STATED EXERCISE - Starting at the line that holds "for name, make", copy every line exactly through the end of the data, and no others.

GIVEN DATA -

--- start ---

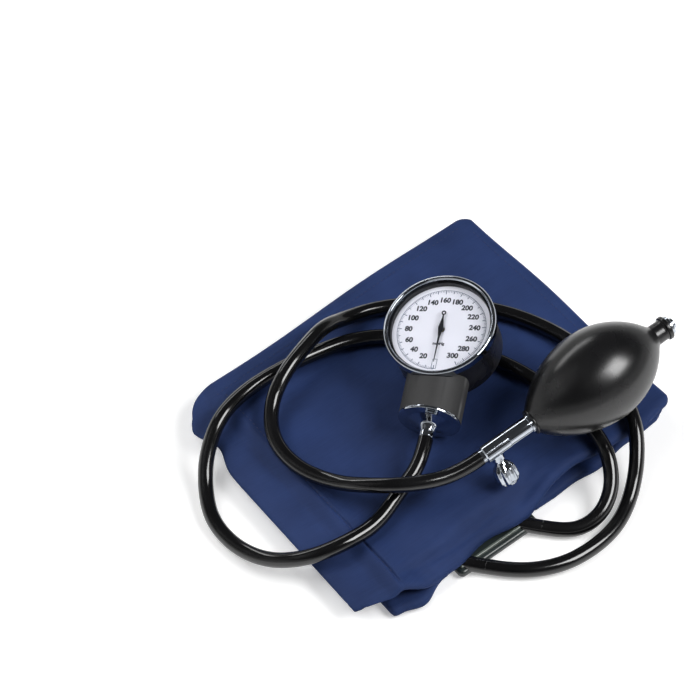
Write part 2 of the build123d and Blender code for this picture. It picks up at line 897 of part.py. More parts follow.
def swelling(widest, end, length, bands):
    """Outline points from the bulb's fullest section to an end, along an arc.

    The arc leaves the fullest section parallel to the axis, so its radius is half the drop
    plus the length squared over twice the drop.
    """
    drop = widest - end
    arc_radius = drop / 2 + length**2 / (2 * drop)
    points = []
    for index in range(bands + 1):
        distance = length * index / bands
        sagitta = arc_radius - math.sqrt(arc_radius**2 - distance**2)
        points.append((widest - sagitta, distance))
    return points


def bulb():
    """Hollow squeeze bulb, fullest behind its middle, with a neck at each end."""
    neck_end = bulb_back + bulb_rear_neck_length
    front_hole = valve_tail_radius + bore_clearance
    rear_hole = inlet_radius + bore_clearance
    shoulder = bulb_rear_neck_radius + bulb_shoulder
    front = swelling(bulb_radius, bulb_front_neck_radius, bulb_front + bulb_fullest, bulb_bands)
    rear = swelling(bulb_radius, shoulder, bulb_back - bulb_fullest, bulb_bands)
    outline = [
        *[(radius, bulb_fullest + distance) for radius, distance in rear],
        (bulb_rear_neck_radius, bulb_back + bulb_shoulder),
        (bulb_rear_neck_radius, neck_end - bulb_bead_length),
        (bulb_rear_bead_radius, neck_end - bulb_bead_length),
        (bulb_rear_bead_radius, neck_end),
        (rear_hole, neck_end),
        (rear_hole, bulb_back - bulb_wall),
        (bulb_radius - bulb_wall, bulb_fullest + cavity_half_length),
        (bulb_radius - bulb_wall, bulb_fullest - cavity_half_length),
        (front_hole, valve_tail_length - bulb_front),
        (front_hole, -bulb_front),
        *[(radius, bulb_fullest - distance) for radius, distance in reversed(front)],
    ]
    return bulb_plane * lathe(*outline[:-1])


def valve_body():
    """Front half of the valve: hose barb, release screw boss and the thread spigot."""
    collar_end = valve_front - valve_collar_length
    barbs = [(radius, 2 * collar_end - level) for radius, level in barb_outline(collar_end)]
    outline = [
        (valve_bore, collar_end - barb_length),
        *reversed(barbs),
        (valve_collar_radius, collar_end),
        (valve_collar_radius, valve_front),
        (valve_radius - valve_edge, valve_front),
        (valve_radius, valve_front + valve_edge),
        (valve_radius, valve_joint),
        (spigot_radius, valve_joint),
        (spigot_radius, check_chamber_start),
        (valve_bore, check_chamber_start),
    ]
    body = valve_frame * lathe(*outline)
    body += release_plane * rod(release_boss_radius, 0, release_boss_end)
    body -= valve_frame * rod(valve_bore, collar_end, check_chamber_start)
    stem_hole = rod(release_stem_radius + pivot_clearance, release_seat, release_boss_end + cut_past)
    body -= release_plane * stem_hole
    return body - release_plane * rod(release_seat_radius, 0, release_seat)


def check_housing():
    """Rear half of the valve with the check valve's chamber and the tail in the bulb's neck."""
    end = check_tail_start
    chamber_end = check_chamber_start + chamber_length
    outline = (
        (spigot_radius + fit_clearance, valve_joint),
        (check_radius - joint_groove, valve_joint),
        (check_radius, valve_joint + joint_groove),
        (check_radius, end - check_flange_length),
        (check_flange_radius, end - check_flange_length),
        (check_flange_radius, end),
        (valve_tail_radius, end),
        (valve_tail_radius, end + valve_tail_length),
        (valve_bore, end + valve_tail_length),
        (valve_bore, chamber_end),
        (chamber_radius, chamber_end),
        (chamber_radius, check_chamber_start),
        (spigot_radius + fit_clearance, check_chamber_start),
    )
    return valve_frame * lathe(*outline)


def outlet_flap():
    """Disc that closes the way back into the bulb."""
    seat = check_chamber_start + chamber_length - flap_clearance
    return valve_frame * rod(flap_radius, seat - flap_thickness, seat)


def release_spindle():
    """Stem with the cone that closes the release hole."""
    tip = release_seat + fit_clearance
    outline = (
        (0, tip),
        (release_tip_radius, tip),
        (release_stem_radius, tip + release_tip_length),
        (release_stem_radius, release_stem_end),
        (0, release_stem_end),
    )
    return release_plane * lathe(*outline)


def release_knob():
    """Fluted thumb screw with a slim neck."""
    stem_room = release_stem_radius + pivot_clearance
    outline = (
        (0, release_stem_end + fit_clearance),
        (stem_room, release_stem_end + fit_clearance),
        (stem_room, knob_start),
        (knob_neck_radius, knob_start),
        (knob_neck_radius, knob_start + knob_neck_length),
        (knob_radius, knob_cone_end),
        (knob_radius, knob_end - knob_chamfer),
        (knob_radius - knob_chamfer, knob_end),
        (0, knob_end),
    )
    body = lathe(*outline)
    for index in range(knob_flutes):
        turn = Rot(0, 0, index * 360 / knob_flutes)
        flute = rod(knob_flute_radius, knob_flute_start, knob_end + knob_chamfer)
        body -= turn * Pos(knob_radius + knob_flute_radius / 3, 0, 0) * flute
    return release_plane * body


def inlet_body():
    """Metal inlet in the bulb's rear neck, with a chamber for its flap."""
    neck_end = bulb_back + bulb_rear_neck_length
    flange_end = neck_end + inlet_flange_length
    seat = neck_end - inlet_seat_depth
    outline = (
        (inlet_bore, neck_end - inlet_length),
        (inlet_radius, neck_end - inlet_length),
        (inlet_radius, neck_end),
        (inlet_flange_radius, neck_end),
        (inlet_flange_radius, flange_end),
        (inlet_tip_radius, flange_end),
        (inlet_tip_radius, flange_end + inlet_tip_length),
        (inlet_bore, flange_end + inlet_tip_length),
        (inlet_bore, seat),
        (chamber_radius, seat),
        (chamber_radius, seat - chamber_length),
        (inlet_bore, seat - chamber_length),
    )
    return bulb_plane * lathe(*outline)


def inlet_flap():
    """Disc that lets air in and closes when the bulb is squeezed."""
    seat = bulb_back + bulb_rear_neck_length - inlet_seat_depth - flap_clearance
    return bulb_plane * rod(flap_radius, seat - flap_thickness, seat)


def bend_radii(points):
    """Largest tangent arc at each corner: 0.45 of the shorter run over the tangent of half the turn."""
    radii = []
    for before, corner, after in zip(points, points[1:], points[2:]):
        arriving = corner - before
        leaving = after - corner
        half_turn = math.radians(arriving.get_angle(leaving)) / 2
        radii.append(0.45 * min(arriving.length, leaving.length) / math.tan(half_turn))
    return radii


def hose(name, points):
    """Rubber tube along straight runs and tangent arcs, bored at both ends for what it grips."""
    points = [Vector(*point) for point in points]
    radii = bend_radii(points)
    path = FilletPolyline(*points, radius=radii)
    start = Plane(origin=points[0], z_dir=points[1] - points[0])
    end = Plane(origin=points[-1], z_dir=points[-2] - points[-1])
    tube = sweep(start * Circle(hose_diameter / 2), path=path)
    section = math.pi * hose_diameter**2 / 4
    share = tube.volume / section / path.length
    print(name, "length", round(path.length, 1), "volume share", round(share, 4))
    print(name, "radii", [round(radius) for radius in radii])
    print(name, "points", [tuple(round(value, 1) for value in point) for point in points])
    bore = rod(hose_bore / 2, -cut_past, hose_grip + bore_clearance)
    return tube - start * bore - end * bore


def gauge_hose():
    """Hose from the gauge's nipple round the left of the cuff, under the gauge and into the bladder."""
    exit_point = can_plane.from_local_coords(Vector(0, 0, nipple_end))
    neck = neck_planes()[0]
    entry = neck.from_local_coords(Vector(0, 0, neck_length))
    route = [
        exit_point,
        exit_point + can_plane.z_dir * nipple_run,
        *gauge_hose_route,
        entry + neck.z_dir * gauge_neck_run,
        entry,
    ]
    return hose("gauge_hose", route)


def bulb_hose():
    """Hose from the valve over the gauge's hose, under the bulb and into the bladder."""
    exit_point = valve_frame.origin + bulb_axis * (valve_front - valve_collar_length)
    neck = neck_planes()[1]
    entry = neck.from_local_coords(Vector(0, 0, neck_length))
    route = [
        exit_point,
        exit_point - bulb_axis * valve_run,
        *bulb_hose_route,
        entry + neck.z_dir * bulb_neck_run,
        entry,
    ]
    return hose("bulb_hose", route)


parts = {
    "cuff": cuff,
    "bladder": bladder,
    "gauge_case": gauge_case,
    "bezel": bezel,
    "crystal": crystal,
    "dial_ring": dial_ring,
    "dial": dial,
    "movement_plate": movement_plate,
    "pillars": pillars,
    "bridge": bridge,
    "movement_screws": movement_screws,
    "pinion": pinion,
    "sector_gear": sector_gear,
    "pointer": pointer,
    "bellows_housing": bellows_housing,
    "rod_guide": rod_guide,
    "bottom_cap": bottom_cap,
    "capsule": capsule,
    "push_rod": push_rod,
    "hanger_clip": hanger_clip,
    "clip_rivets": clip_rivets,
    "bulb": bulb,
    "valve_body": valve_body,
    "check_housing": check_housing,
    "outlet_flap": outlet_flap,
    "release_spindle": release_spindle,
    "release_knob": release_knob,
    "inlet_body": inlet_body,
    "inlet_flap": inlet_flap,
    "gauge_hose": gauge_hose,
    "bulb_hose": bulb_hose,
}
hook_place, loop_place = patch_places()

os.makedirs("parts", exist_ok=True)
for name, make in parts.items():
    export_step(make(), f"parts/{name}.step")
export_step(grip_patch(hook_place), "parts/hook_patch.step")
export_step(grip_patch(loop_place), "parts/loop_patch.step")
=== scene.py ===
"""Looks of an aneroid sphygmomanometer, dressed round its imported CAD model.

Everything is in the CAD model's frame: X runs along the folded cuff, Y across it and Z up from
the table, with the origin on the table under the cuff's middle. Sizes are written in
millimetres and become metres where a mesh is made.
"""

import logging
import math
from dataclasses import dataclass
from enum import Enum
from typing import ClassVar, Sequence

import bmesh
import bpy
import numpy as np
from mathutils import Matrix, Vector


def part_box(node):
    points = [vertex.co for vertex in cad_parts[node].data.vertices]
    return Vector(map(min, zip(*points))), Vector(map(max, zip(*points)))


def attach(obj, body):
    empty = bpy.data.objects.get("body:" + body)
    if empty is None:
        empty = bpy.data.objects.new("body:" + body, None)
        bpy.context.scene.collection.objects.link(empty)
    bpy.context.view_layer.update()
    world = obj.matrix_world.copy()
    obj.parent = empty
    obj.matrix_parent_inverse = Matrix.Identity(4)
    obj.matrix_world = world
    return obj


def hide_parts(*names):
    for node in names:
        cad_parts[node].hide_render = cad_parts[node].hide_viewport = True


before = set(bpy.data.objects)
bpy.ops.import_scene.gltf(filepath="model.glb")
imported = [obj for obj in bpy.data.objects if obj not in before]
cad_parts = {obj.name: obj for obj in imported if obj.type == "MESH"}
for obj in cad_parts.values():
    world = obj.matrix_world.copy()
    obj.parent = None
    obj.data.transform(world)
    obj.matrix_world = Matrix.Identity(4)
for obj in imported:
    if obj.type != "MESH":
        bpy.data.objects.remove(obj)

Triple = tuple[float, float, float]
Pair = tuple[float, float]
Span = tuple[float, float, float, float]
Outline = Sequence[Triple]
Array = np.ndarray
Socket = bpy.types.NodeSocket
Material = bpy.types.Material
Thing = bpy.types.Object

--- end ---

TASK OUTPUT -
for name, make in parts.items():
    export_step(make(), f"parts/{name}.step")
export_step(grip_patch(hook_place), "parts/hook_patch.step")
export_step(grip_patch(loop_place), "parts/loop_patch.step")
=== scene.py ===
"""Looks of an aneroid sphygmomanometer, dressed round its imported CAD model.

Everything is in the CAD model's frame: X runs along the folded cuff, Y across it and Z up from
the table, with the origin on the table under the cuff's middle. Sizes are written in
millimetres and become metres where a mesh is made.
"""

import logging
import math
from dataclasses import dataclass
from enum import Enum
from typing import ClassVar, Sequence

import bmesh
import bpy
import numpy as np
from mathutils import Matrix, Vector


def part_box(node):
    points = [vertex.co for vertex in cad_parts[node].data.vertices]
    return Vector(map(min, zip(*points))), Vector(map(max, zip(*points)))


def attach(obj, body):
    empty = bpy.data.objects.get("body:" + body)
    if empty is None:
        empty = bpy.data.objects.new("body:" + body, None)
        bpy.context.scene.collection.objects.link(empty)
    bpy.context.view_layer.update()
    world = obj.matrix_world.copy()
    obj.parent = empty
    obj.matrix_parent_inverse = Matrix.Identity(4)
    obj.matrix_world = world
    return obj


def hide_parts(*names):
    for node in names:
        cad_parts[node].hide_render = cad_parts[node].hide_viewport = True


before = set(bpy.data.objects)
bpy.ops.import_scene.gltf(filepath="model.glb")
imported = [obj for obj in bpy.data.objects if obj not in before]
cad_parts = {obj.name: obj for obj in imported if obj.type == "MESH"}
for obj in cad_parts.values():
    world = obj.matrix_world.copy()
    obj.parent = None
    obj.data.transform(world)
    obj.matrix_world = Matrix.Identity(4)
for obj in imported:
    if obj.type != "MESH":
        bpy.data.objects.remove(obj)

Triple = tuple[float, float, float]
Pair = tuple[float, float]
Span = tuple[float, float, float, float]
Outline = Sequence[Triple]
Array = np.ndarray
Socket = bpy.types.NodeSocket
Material = bpy.types.Material
Thing = bpy.types.Object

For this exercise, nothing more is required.